I’m aware that I’m sticking my neck out here. I just had one of those flashes of inspiration that could as easily be baloney as brie, but I want to stay with it if I can until it becomes clearer.
I awoke from a dream—if you can call it that—a frustrating jumble of images and situations that never became coherent, like watching out the window of a subway as the train sped past a station without stopping. There was not even a quick glance at anything recognizable. The feeling was teeth-gritting exasperation, and it lingered as I became conscious of my bedroom and the faint glow of dawn at the windows. And of my arm, which had been hurting most of the night just enough to interfere with my sleep—and, it seems, with my dreams.
A lot of people have speculated on the purpose of dreams in our lives, usually focusing on the content. Didn’t an ancient Hebrew king have somebody tell him what his dream meant? Sigmund Freud and Edgar Cayce wrote whole books about what our dreams signify. More careful researchers have speculated that the purpose of dreams is to allow our minds to organize the impressions and sensations we experience during the day into a gigantic database called memory, useful (sometimes, anyway) for discerning patterns by which we come to understand this bizarre thing we call conscious life.

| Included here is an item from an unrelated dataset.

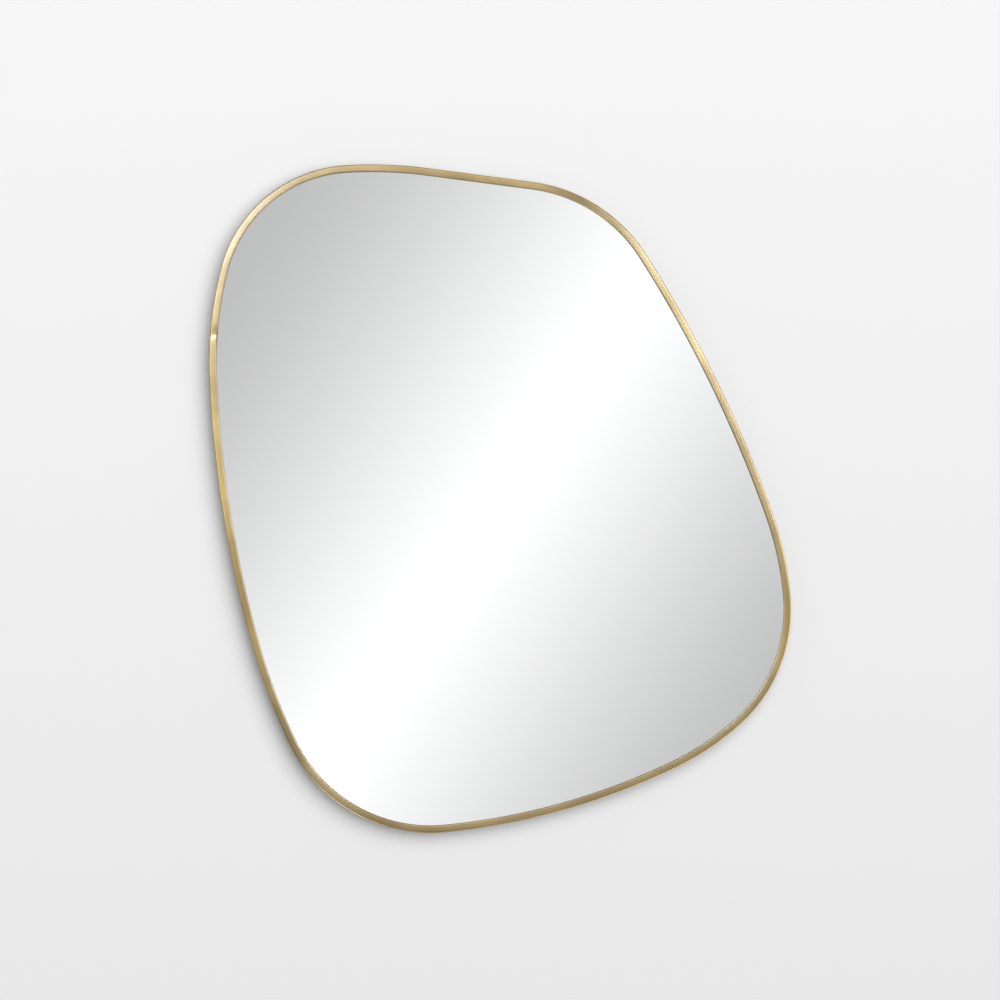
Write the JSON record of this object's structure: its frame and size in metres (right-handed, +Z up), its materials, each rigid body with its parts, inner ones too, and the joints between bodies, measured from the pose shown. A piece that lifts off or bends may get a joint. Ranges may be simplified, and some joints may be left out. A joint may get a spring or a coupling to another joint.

Even the sometimes weird and troubling dreams we all have are efforts to make sense out of disconnected bits and pieces of experiences—the conversation we had with someone yesterday, the television commercial from last night, the quick glimpse of a car going past the house, a bit of half-heard conversation from the next room. We may think we’re in charge of our minds, but most of its activities are as autonomous as those of our endocrine system. If we are in control of anything, it’s only the tip of a giant, unconscious iceberg.
In my meditation practice, I’ve become aware of some of this independent operation of my mind. As I’ve allowed my thinking to slow down—and that is more difficult to do than one would think—I’ve sometimes noticed fragments bobbing to the surface like bubbles in a still pond. The fragments may be quick images, such as someone’s face disconnected from any context, or a few spoken words in a voice I may or may not recognize, or a phrase of music. These fragments appear to be totally random, and usually I cannot relate them to anything else. Because my purpose in meditating is not to make sense of anything but simply to witness, I don’t grab onto any of these fragments, but simply watch them come and go. This particular state of awareness itself comes and goes, as actual sounds in the room intrude, or an itch appears on my nose, or some other distraction pulls at my mind.
Remembering the experiences of my mental “pond,” I have constructed a kind of theory about it. These fragments are generated more or less continuously throughout our lives, except perhaps during our deepest, dreamless sleep states. While we are awake, they trigger thoughts and full-scale memories—the stuff of consciousness. Some other part of our mind collects them into strings, or perhaps takes one and runs with it, looking through the database for related information. “Day dreams” are just that—stories we spin in our heads while we go about other activities, continually sifting and sorting from the deluge of fragments generated from our memory banks along with all the sensory inputs from our ears and eyes and skin and muscle. While we sleep, the same process continues, but with less sensory input and less conscious direction from our “thinking” brain.
As it seems to me, this is a story-telling function, built into our brains at some point in our evolution after we developed language, a way of organizing our experiences into useful conceptual structures. Making sense of life, whether it’s in the broad brush strokes of abstraction or learning to tie our shoes, involves gathering the bits together and telling a story that works for us. It works when no large distractions appear, such as the knot that we find in the shoelace, or the word that we can’t remember as we write, leaving us, for the moment at least, helpless.
So what was wrong with my dream this morning? Why was I left feeling frustrated and somehow helpless? Pain, I think. My shoulder, slowly healing from surgery, generates pain almost continually, awake or asleep. During the day, as long as I don’t ask it to do more than it can, its pain gets pushed aside in my consciousness as I go about my other activities. I’m only barely aware of it most of the time. At night, it still hurts, and my night-time story teller is less able to ignore it. In the past, before all this with my shoulder, I’ve had dreams of being crippled, or of some part of my body being missing, and I wake up and find I was lying in an awkward position, so that my foot or some other part had gone to sleep. My dreaming mind had incorporated the sensations (or lack of them) from my body into the story it was telling itself. This morning, the distraction was too much. The story got interrupted over and over, and the story couldn’t come together at all. That’s happened a lot of times in my waking life, especially when I’m trying to write.
Most people agree that mankind is a story-telling animal. It’s a built-in capability—no, not just capability, but compulsion. Among other things, it serves to organize our minds so that we can not only understand our experiences but extrapolate from them to something beyond. When we cannot do that, even in our dreams, we suffer.
My experience this morning was frustrating. But look what happened—I made a story about it!